§ **PROBLEM**: All the data should come back exactly as it was given.

§ **DATA IN THIS EXERCISE**:
++++
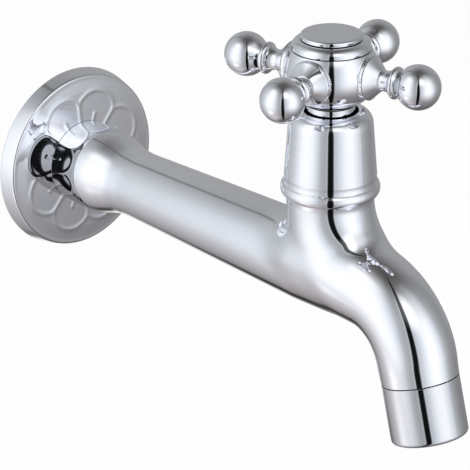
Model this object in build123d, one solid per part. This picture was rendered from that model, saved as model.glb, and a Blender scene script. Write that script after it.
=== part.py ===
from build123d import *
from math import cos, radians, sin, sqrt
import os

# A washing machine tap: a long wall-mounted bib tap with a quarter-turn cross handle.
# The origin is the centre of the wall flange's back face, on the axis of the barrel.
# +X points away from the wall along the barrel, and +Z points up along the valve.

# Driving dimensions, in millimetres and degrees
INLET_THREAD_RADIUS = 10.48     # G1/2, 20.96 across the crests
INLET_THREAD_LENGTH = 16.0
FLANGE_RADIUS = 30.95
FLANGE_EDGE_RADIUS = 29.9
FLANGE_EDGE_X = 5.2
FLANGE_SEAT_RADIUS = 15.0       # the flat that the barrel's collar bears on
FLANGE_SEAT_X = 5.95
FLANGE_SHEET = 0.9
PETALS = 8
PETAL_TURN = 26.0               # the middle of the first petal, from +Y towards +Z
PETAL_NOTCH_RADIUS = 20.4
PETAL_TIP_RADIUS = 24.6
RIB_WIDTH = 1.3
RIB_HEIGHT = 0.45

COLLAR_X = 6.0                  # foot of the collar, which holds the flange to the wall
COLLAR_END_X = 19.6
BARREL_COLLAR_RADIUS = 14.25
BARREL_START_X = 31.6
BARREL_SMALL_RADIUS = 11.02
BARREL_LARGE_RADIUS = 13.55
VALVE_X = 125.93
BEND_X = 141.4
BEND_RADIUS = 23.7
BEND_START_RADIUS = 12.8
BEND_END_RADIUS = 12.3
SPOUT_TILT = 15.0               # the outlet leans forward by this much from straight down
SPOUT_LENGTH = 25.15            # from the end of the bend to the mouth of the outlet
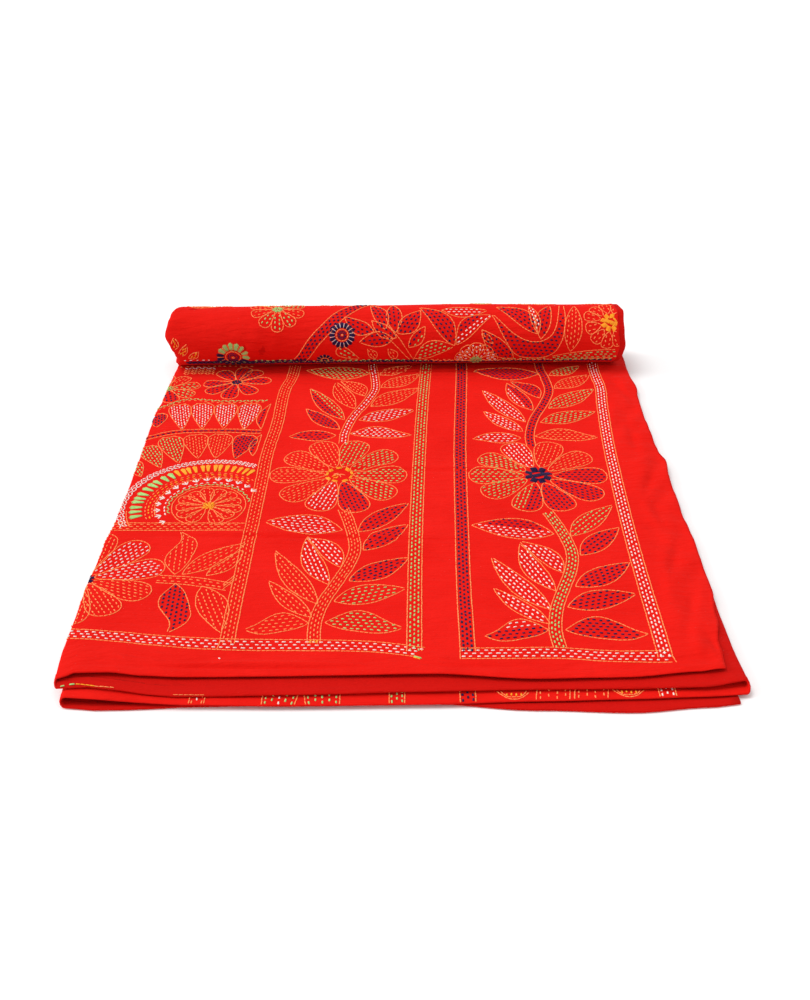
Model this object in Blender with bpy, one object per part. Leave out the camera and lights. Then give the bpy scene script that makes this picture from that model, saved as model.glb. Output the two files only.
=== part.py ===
++++
§ **RESULT FOR THIS TASK**:
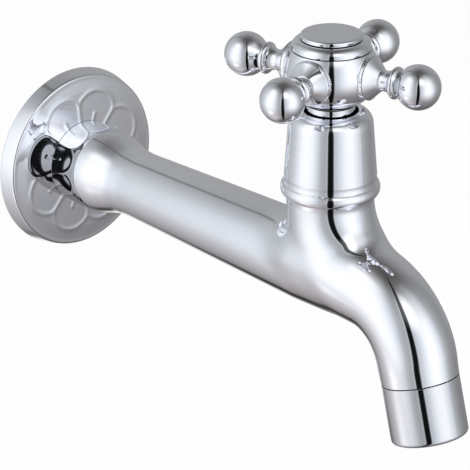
Model this object in build123d, one solid per part. This picture was rendered from that model, saved as model.glb, and a Blender scene script. Write that script after it.
=== part.py ===
from build123d import *
from math import cos, radians, sin, sqrt
import os

# A washing machine tap: a long wall-mounted bib tap with a quarter-turn cross handle.
# The origin is the centre of the wall flange's back face, on the axis of the barrel.
# +X points away from the wall along the barrel, and +Z points up along the valve.

# Driving dimensions, in millimetres and degrees
INLET_THREAD_RADIUS = 10.48     # G1/2, 20.96 across the crests
INLET_THREAD_LENGTH = 16.0
FLANGE_RADIUS = 30.95
FLANGE_EDGE_RADIUS = 29.9
FLANGE_EDGE_X = 5.2
FLANGE_SEAT_RADIUS = 15.0       # the flat that the barrel's collar bears on
FLANGE_SEAT_X = 5.95
FLANGE_SHEET = 0.9
PETALS = 8
PETAL_TURN = 26.0               # the middle of the first petal, from +Y towards +Z
PETAL_NOTCH_RADIUS = 20.4
PETAL_TIP_RADIUS = 24.6
RIB_WIDTH = 1.3
RIB_HEIGHT = 0.45

COLLAR_X = 6.0                  # foot of the collar, which holds the flange to the wall
COLLAR_END_X = 19.6
BARREL_COLLAR_RADIUS = 14.25
BARREL_START_X = 31.6
BARREL_SMALL_RADIUS = 11.02
BARREL_LARGE_RADIUS = 13.55
VALVE_X = 125.93
BEND_X = 141.4
BEND_RADIUS = 23.7
BEND_START_RADIUS = 12.8
BEND_END_RADIUS = 12.3
SPOUT_TILT = 15.0               # the outlet leans forward by this much from straight down
SPOUT_LENGTH = 25.15            # from the end of the bend to the mouth of the outlet
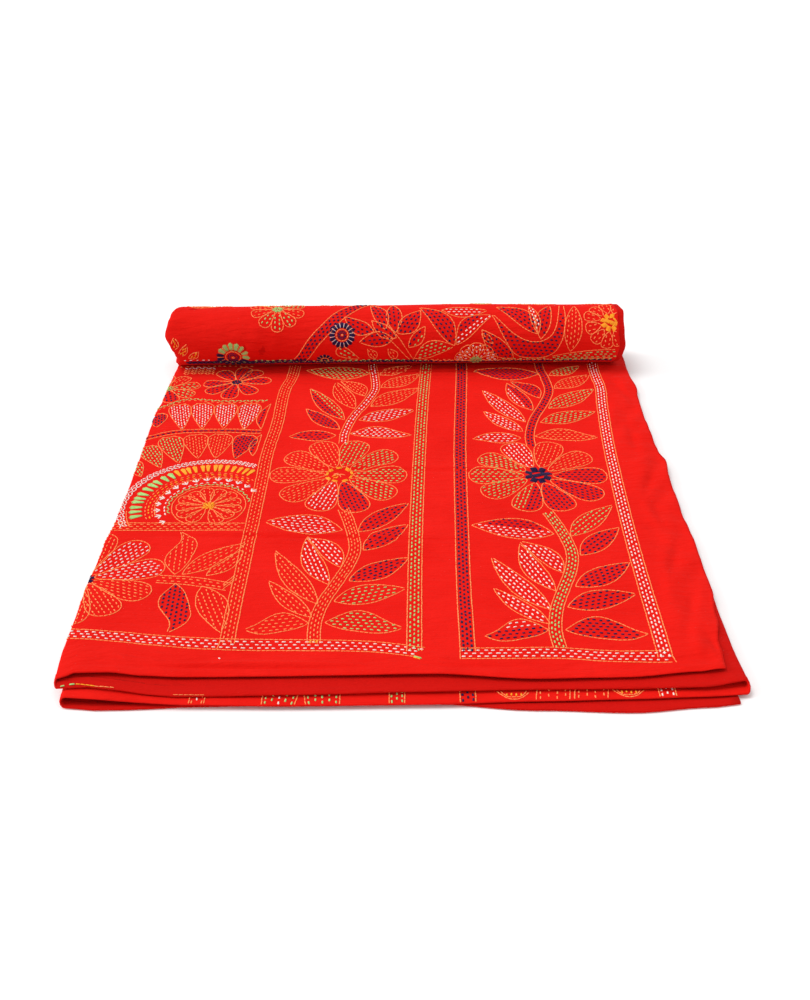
Model this object in Blender with bpy, one object per part. Leave out the camera and lights. Then give the bpy scene script that makes this picture from that model, saved as model.glb. Output the two files only.
=== part.py ===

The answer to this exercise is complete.